Regenumhänge aus Bast, Gräsern oder Schilf waren in den Alpen bis ins 20. Jahrhundert hinein für die Arbeit im Freien, vor allem beim Hüten von Tieren, weit verbreitet. Am Bast bzw. an den Blättern perlten Regentropfen sehr gut ab und regenfeste Stoffumhänge oder Stoffmäntel waren teuer. Obwohl diese Umhänge so gebräuchlich waren, haben sich kaum welche in Sammlungen erhalten, was wohl an der Unbeständigkeit des Materials liegt. Wie alt genau der Bastmantel in den Sammlungen des Volkskundemuseum Wien ist, ist unbekannt. Er wurde 1909 von Wilhelm Tschinkel, einem in der Gottschee, Slowenien und in Kärnten tätigen Lehrer und Volkskundler, angekauft. Der Regenmantel war von 1994 bis Ende 2023 als sogenannter Grasmantel in der Dauerausstellung des Volkskundemuseum Wien ausgestellt. Dementsprechend verblasst, spröde, brüchig und fragil war das Material. 2025 wurde der Mantel mit Lasertechnologie behutsam und berührungsfrei gereinigt. Die Bearbeitung erfolgte von außen nach innen zuerst an den Außenseiten, anschließend an den Rückseiten der Baststreifen. Nach der Laserreinigung wurden die Streifen vorsichtig wieder in der ursprünglichen Position abgelegt. Die Restaurierung bewahrt den Mantel vor dem Zerfall und wird dieses einzigartige Zeugnis von vergangenen alpinen Lebensumständen für die Zukunft erhalten.
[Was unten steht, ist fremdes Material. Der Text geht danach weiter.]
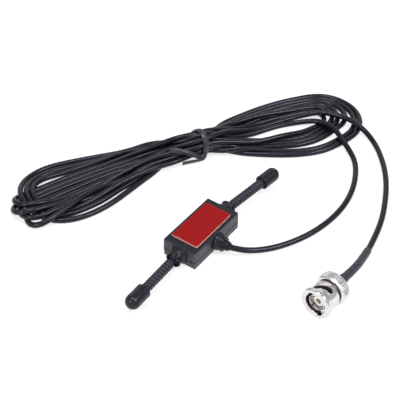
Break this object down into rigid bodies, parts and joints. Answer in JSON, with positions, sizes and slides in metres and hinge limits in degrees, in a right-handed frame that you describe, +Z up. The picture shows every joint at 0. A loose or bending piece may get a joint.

Kathrin Pallestrang, Textil- und Bekleidungssammlung und Elisabeth Egger, Online Sammlung Plus
Anmerkung: Nach neuen Erkenntnissen wurde ÖMV/22354 aus Streifen von Lindenbast gefertigt. Der Text wurde dahingegend verändert.
Online:
ÖMV/22354: Regenumhang aus Lindenbast
Bestandspläne aus der Geschichte des Gartenpalais Schönborn
Im Archiv des Volkskundemuseum Wien hat sich ein Konvolut Pläne erhalten, die die Übersiedlung des Museums aus Räumen in der Börse am Ring in das Gartenpalais Schönborn 1917 bis 1920 (offizielle Eröffnung am 26. Juni 1920) dokumentieren. Es handelt sich um Bestandspläne (jeweils Erdgeschoß und 1. Stock), Pläne mit den eingezeichneten baulichen Änderungen und sogenannte Rechnungspläne, die von einem detaillierten handgeschriebenen Baubuch begleitet werden. Diese Dokumentation war auch bei der aktuellen Bauaufnahme für die Generalsanierung nachgefragt. Weiters gibt es Grundrisse zur Planung der damals neuen Dauerausstellung, in die die Vitrinen, Beleuchtung und teilweise sogar die Besucher:innenführung eingezeichnet sind. Aus dem Konvolut wurden zwei Pläne für die Restaurierung ausgewählt: Es handelt sich um einen Plan mit den baulichen Änderungen im Erdgeschoß und einen Einrichtungsplan für den 1. Stock. Die beiden Pläne waren stark beansprucht und an den Falzen gerissen. Es existierten alte Klebungen, die sich aber großteils aufgelöst hatten.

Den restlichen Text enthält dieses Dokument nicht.